Sunday, February 2, 2014

The Suffering of India's Children



The Huffington Post’s “The Subhuman Conditions That Slaves And Child Laborers Face In India Are Worse Than You Imagined” article was written by Eleanor Goldberg on January 30, 2014. 
Think our world has fully promoted civil rights? Think again. Looks like child labor laws have not been enforced yet in India unfortunately. Recently, the Harvard FXB Center for Health and Human Rights has conducted one of the largest research studies on modern slavery. Shockingly, according to statistics, they have found around 3,000 startling cases on forced labor in the Indian carpet industry alone. Horrifically, most of the businesses’ “workers” are kids. As quoted, the data discovered was only “the tip of the iceberg”. Factory owners and guards often denied the researchers access to many work sites, avoiding further evidence to be documented. 

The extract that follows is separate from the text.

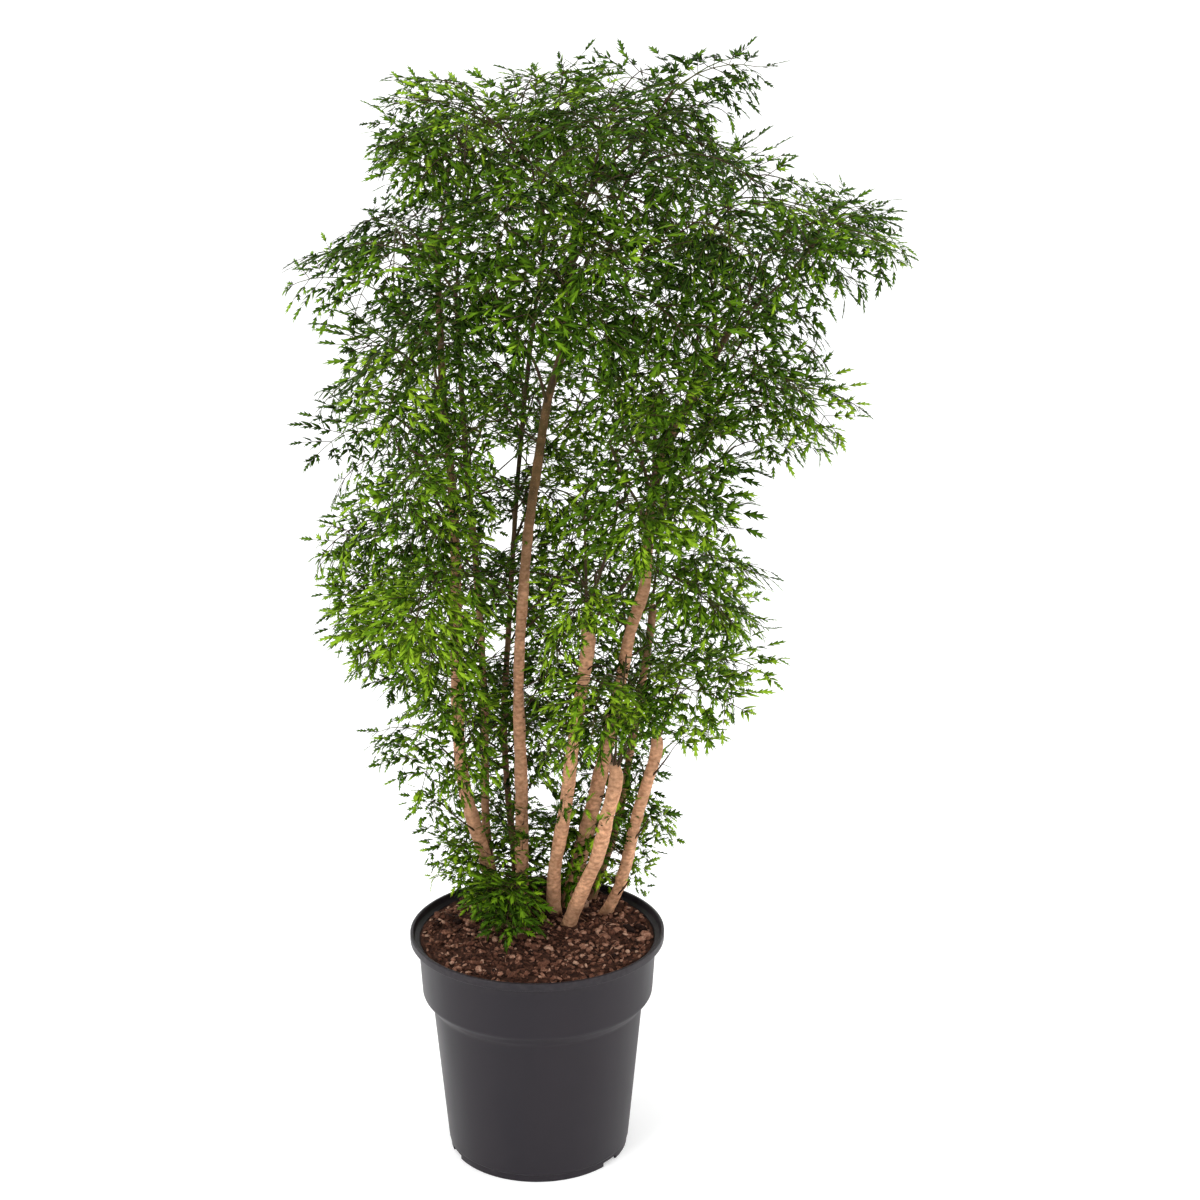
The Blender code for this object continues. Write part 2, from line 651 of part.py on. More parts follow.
def frond_checkpoints(frond):
    """Points all over a blade, for the tests of what it hides and where it reaches."""
    shares = [(along, 0.0) for along in RIB_CHECKS]
    for start, tip_along, tip_across in LEAFLET_PAIRS:
        for part in LEAFLET_CHECKS:
            along = start + (tip_along - start) * part
            shares += [(along, tip_across * part), (along, -tip_across * part)]
    return [frond.point(along, across) for along, across in shares]


def seen_on(point, depth):
    """Where the line of sight through a point meets the upright plane at a depth."""
    return EYE + (point - EYE) * ((depth - EYE.y) / (point.y - EYE.y))


def hides_trunk(point):
    """Whether a point stands before a stretch of trunk that stays in sight."""
    for stem in STEMS:
        for low, high in stem.bare:
            seen = seen_on(point, along_route(stem, (low + high) / 2)[0].y)
            trunk = along_route(stem, seen.z)[0]
            if point.y < trunk.y and low < seen.z < high and abs(seen.x - trunk.x) < SIGHT_HALF_WIDTH:
                return True
    return False


def in_outline(point):
    """Whether a point is seen inside the crown's outline and beside its gaps."""
    seen = seen_on(point, OUTLINE_Y)
    if any(math.hypot(seen.x - x, seen.z - z) < radius for x, z, radius in WINDOWS):
        return False
    inside = False
    for (x1, z1), (x2, z2) in zip(CROWN_OUTLINE, CROWN_OUTLINE[1:] + CROWN_OUTLINE[:1]):
        if (z1 > seen.z) != (z2 > seen.z) and seen.x < x1 + (x2 - x1) * (seen.z - z1) / (z2 - z1):
            inside = not inside
    return inside


def cells_filled(frond, pattern):
    """The cells that a blade fills, seen from the front, from a side and from above."""
    outline, triangles = pattern
    cells = set()
    for piece in triangles:
        corners = [outline[i] for i in piece]
        for i in range(CELL_STEPS + 1):
            for j in range(CELL_STEPS + 1 - i):
                shares = (i / CELL_STEPS, j / CELL_STEPS, 1.0 - (i + j) / CELL_STEPS)
                along = sum(share * corner[0] for share, corner in zip(shares, corners))
                across = sum(share * corner[1] for share, corner in zip(shares, corners))
                spot = frond.point(along, across)
                seen = seen_on(spot, OUTLINE_Y)
                cells.add(("front", math.floor(seen.x / CELL), math.floor(seen.z / CELL)))
                cells.add(("side", math.floor(spot.y / CELL), math.floor(spot.z / CELL)))
                cells.add(("top", math.floor(spot.x / CELL), math.floor(spot.y / CELL)))
    return cells


def weigh(cells):
    """How much a set of cells counts: those seen from the front more, the further out they are."""
    weight = 0.0
    for view, column, row in cells:
        if view == "front":
            reach = math.hypot(column * CELL - CROWN_MIDDLE.x, row * CELL - CROWN_MIDDLE.z)
            weight += 1.0 + REACH_WEIGHT * reach * reach
        else:
            weight += SIDE_WEIGHT if view == "side" else TOP_WEIGHT
    return weight


def propose_frond(shoot, order, attempt, draw):
    """A frond for a shoot: the first points away from the crown's middle, and the rest turn round it."""
    tip = shoot.points[-1]
    outward = tip - CROWN_MIDDLE
    loose = FROND_TURN_SPREAD + FROND_TURN_GAIN * attempt
    azimuth = math.atan2(outward.y, outward.x) + FROND_TURNS[order] + draw.uniform(-loose, loose)
    height_share = min(1.0, max(0.0, (tip.z - HIGH_FROND_Z) / HIGH_FROND_SPAN))
    pitch = FROND_PITCH + HIGH_FROND_PITCH * height_share + draw.uniform(-1.0, 1.0) * FROND_PITCH_SPREAD
    curl = FROND_CURL + draw.uniform(-1.0, 1.0) * FROND_CURL_SPREAD
    roll = FROND_ROLL * math.cos(azimuth) + draw.uniform(-1.0, 1.0) * FROND_ROLL_SPREAD
    length = FROND_LENGTH * (1.0 + draw.uniform(-1.0, 1.0) * FROND_LENGTH_SPREAD)
    length *= 1.0 - FROND_SHRINK * attempt
    if order > 0:
        length *= INNER_FROND_SHARE
    if tip.z < LOW_FROND_Z:
        length *= LOW_FROND_SHARE
    return Frond(shoot.back_from_tip(FROND_SETBACK + FROND_SPACING * order), azimuth, pitch, curl, roll, length)


def frond_fits(stem, frond, space, pattern):
    """Whether a frond crosses nothing and leaves the outline, the bare trunks and the gaps as seen."""
    if not all(in_outline(spot) and not hides_trunk(spot) for spot in frond_checkpoints(frond)):
        return False
    whole = slab(frond, pattern, CLEARANCE)
    if min(point.z for point in whole[0]) < LEAST_LEAF_Z:
        return False
    if not space.is_clear(*whole, lambda owner: owner != stem.name):
        return False
    blade = slab(frond, pattern, CLEARANCE, LEAFLET_PAIRS[0][0])
    return space.is_clear(*blade, lambda owner: owner == stem.name)


def choose_frond(shoot, order, space, filled, pattern, draw):
    """Of the fronds that fit a shoot, the one that fills the most empty room."""
    best, best_cells, best_weight, choices = None, set(), 0.0, 0
    for attempt in range(FROND_TRIES):
        frond = propose_frond(shoot, order, attempt, draw)
        if frond_fits(shoot.stem, frond, space, pattern):
            cells = cells_filled(frond, pattern)
            weight = weigh(cells - filled)
            if weight > best_weight:
                best, best_cells, best_weight = frond, cells, weight
            choices += 1
        if choices == FROND_CHOICES:
            break
    filled.update(best_cells)
    return best


def grow_fronds(shoots, space, pattern, draw):
    """Set fronds on every shoot, clear of all that is placed; give back each with its stem."""
    fronds = []
    filled = set()
    for order in range(math.ceil(FRONDS_PER_SHOOT)):
        share = min(1.0, FRONDS_PER_SHOOT - order)
        for number, shoot in enumerate(shoots):
            if math.floor((number + 1) * share) == math.floor(number * share):
                continue
            frond = choose_frond(shoot, order, space, filled, pattern, draw)
            if frond:
                space.add(shoot.stem.name, *slab(frond, pattern, FROND_THICKNESS / 2))
                fronds.append((shoot.stem, frond))
    return fronds


def frond_sheet(frond, pattern, collection):
    """The frond's arched sheet, thickened with a Solidify modifier."""
    outline, triangles = pattern
    mesh = bpy.data.meshes.new("frond")
    mesh.from_pydata([frond.point(along, across) for along, across in outline], [], triangles)
    sheet = new_object("frond", mesh, collection)
    skin = sheet.modifiers.new("thickness", "SOLIDIFY")
    skin.thickness = FROND_THICKNESS
    skin.offset = 0.0
    return sheet


def make_plant(stem, shoots, fronds, pattern, parts):
    """Fuse a stem's wood and fronds to one solid with a Boolean union on a collection."""
    lines = [trunk_line(stem)] + [(shoot.points, shoot.radii) for shoot in shoots]
    sides = [TRUNK_SIDES] + [SHOOT_SIDES] * len(shoots)
    wood = bar_meshes([bar_curve("bar", points, radii, count) for (points, radii), count in zip(lines, sides)])
    pieces = new_collection("union_pieces")
    for mesh in wood[1:]:
        new_object("shoot", mesh, pieces)
    for frond in fronds:
        frond_sheet(frond, pattern, pieces)
    plant = new_object(stem.name, wood[0], parts)
    union = plant.modifiers.new("union", "BOOLEAN")
    union.operation = "UNION"
    union.operand_type = "COLLECTION"
    union.collection = pieces
    whole = carried_out([plant])[0]
    plant.modifiers.remove(union)
    plant.data = whole
    whole.name = stem.name
    whole.materials.clear()
    whole.materials.append(new_finish(f"{stem.name}_green", (0.030, 0.110, 0.018), 0.55))
    for piece in list(pieces.objects):
        bpy.data.objects.remove(piece, do_unlink=True)
    bpy.data.collections.remove(pieces)


def main():
    """Model the pot, the soil and the leafy stems."""
    clear_scene()
    parts = new_collection(OBJECT_NAME)
    pot = turned("pot", pot_profile(), parts)
    pot.data.materials.append(new_finish("pot_plastic", (0.042, 0.036, 0.046), 0.42))
    soil = new_object("soil", soil_mesh(random.Random(SEED)), parts)
    soil.data.materials.append(new_finish("potting_mix", (0.070, 0.036, 0.018), 0.95))

    space = Space()
    for stem in STEMS:
        space.add(stem.name, *square_bar(*trunk_line(stem)))
    pattern = blade_pattern()
    shoots = grow_shoots(space, random.Random(SEED + 1))
    fronds = grow_fronds(shoots, space, pattern, random.Random(SEED + 2))

    for stem in STEMS:
        own_shoots = [shoot for shoot in shoots if shoot.stem is stem]
        own_fronds = [frond for owner, frond in fronds if owner is stem]
        make_plant(stem, own_shoots, own_fronds, pattern, parts)
    cut_with(pot, pot_cutters())
    cut_with(soil, soil_cutters())


main()
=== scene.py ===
"""Looks of the potted ming aralia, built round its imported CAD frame.

The camera stands where the photograph was taken from. The pot, the soil and every leafy stem are
finer pieces that keep the form of their CAD solids: the same rules lay the same shoots and fronds,
and each frond is then cut into pinnae and leaflets. Twigs and small low sprigs fill the crown out.
"""

import logging
import math
import random
from dataclasses import dataclass, field
from enum import Enum

import bmesh
import bpy
import numpy as np
from mathutils import Euler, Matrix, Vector, noise
from mathutils.bvhtree import BVHTree
from mathutils.geometry import intersect_point_line


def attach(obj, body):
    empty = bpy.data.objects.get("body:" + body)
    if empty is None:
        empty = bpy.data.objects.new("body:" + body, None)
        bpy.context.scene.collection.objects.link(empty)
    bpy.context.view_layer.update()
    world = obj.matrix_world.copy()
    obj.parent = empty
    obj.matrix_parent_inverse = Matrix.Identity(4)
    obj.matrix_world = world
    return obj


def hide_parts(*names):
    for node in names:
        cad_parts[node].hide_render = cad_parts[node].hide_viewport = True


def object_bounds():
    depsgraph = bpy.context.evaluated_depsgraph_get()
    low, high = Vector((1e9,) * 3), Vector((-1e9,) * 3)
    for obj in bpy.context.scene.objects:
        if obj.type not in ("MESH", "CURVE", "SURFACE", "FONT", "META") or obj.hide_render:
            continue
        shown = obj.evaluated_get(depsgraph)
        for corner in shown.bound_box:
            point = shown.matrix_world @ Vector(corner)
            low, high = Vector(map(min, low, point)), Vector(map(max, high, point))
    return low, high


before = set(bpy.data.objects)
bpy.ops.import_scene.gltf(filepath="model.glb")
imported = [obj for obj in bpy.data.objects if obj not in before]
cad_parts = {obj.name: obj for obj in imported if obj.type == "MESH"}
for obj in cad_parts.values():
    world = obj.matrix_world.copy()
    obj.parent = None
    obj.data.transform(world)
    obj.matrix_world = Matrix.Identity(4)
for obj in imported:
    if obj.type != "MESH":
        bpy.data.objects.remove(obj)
CAD_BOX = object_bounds()

log = logging.getLogger("ming_aralia")

SEED = 41
BODY = "root"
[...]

According to the “Tainted Carpets: Slavery and Child Labor in India’s Hand-Made Carpet Sector” report, the children trudge ten to twelve hours a day, six to seven days a week. Usually, they are crammed into filthy, contaminated, hot, and humid factory shacks to weave for the rest of their adolescence. They were even physically abused with frequent beatings with sharp tools like scissors. To top it off, most of the kids earned long-term health issues from the unbearable conditions of the workplace. Many suffered from eye disease or even a loss of vision due to the insufficient light. Others eventually developed spinal deformation due to countless hours bending over and sewing. They all have also experienced headaches, muscle pain, cuts, infections, malnutrition and serious psychological trauma - not quite the ideal childhood.
Bihar, a fourteen-year-old male weaver, pitifully reported “We work from seven in the morning until ten at night”; “I sleep on that mat over there. I want to go home but the owner will not let us leave”. 
         Hopefully, one day our world will gain its humanity back.